Arabella McIntyre-Brown stares the Grim Reaper in the eye
The Grim Reaper is a poor opportunist: I can count at least six near misses when he could have had me.
If the Cat Law of Nine Lives holds good for humans, I’m on a warning. Maybe we get an extra few chances, like points on one’s driving licence.
There were a few shaves with the old scythe-wielder in my early years, since we lived in deepest rural Sussex and my parents were content to let me and my chum Giles hare around doing unspeakable things involving the river, trees, swords, ladders, fire, cows, sharp objects, guns and farm machinery.
Oddly enough none of these were involved in my near-death experiences; I was capable of fatal events all on my own.
We had a large oak dining table in a room with parquet floor and the customary hard, unpadded walls. As a small brat I would run round and round the table until either I got dizzy and fell over, banging my head on something unyielding and angular, or slipped on the beautifully polished wooden floor, banging my head ditto.
But these events appeared to coincide with the Grim Reaper’s tea-breaks, since I survived, though the concussions might explain some of my personality traits, I suppose.
One of my mother’s favourite stories was the one about me and the horses. To be precise, me and the race horses – there were several near-fatal equine encounters.

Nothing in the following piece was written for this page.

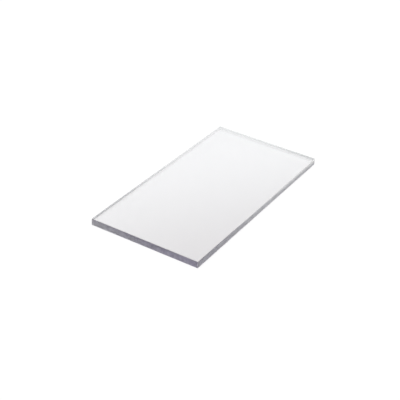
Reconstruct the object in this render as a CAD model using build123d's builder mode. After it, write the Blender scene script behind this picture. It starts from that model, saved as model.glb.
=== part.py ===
from build123d import *
import os

# One rectangle of clear, solid polycarbonate sheet, sawn square and lying flat.
# The origin is the middle of the lower face: X runs along the length, Y across the width.

# The stock that the piece was sawn from
sheet_thickness = 6.0

# The rectangle between the saw cuts
cut_length = 200.0
cut_width = 100.0

# What a scraper takes off after sawing: the upright corners, and the arris along both faces
corner_radius = 0.5
arris = 0.3

with BuildPart() as sheet:
    with BuildSketch(Plane.XY) as outline:
        Rectangle(cut_length, cut_width)
        fillet(outline.vertices(), radius=corner_radius)
    extrude(amount=sheet_thickness)

    lower_face, upper_face = sheet.faces().filter_by(Axis.Z).sort_by(Axis.Z)
    chamfer(lower_face.edges() + upper_face.edges(), length=arris)

sheet.part.label = "sheet"

os.makedirs("parts", exist_ok=True)
export_step(sheet.part, "parts/sheet.step")
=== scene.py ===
import math

import bpy
from mathutils import Matrix, Vector


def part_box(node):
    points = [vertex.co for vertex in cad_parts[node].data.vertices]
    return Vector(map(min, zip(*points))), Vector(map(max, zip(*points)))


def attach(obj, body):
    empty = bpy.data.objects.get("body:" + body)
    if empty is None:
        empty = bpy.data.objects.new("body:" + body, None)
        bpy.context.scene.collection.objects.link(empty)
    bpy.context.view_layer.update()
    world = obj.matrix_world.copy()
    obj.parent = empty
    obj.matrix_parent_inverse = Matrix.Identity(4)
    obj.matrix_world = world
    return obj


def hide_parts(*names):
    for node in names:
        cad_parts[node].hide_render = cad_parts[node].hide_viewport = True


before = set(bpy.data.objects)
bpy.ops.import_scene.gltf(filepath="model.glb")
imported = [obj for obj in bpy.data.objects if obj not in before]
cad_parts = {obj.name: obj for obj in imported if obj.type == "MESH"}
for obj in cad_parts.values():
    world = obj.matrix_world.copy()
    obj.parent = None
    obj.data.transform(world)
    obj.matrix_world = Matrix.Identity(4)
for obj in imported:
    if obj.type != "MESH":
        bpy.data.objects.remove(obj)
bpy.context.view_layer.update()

# Lengths are in metres, angles in degrees, and the lens and its sensor in millimetres.
# X runs along the sheet's length, Y across its width, Z up.
MM = 0.001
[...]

At an Easter point-to-point we had a picnic beside the track, and in those days there was only a rope to mark the course. The rope was the perfect height for a four-year-old to swing on. ‘Don’t swing on the rope, Arabella.’ I swung. ‘Don’t swing…’ Too late. Gleefully I swung harder and tipped over, banging my head on the turf, knocking myself out and landing flat out in the track just as the closely bunched field turned for home. My mother saw her little darling right in the path of a million thundering hooves, about to be mashed to a pulp under tons of murderous horseflesh. But the Reaper had gone for lunch, and my heroic mama grabbed my feet and whisked me to safety with milliseconds to spare.
Once, I nearly drowned. My mother had gone to see her crony Marjory Dallas, and I went too. After lunch in the garden the two of them were gassing, swigging back pink gins in the sun; so despite being told not to, I ran round the corner and jumped into the swimming pool, out of sight and earshot. There was no shallow end, and I couldn’t swim properly. I didn’t dare shout for help because I wasn’t supposed to be in the pool, and I remember sinking twice before one of Marjory’s sons chanced by and hauled me out. He was sporting enough not to sneak, and I had time to dry off in the sun before being called to heel. I was too embarrassed to say anything, so my parent never knew how close I’d come to an Ophelian end.
Some years later, my mother took me to a meet of the Cowdray hunt so we could follow for a while. When the hunt roared off up the field towards the woods I galloped, on my own feet, after them. But instead of crashing into the first covert, the whole bloody lot turned round and galloped straight back again. It had just been a warm-up before they set off in earnest. Well, for god’s sake, how stupid, I thought, as I stood facing fifty pink coats on vast gleaming snorting steeds charging at me like cavalry at a rabbit. Horses, the clever creatures, have an aversion to treading on people, so the line broke around me and I was unscathed apart from the lash of curses from rightly enraged riders. My mother, once over the shock of another Arabella/horse encounter, was in tears of laughter when I’d trudged back across the muddy furrows. I thought the embarrassment worse than death.
Since then there have been two very close shaves while driving, and a moment on skis, up a mountain. There will have been others but I’m in denial. With all these endorsements on my life licence, the scythe must be sharpened and waiting to fall.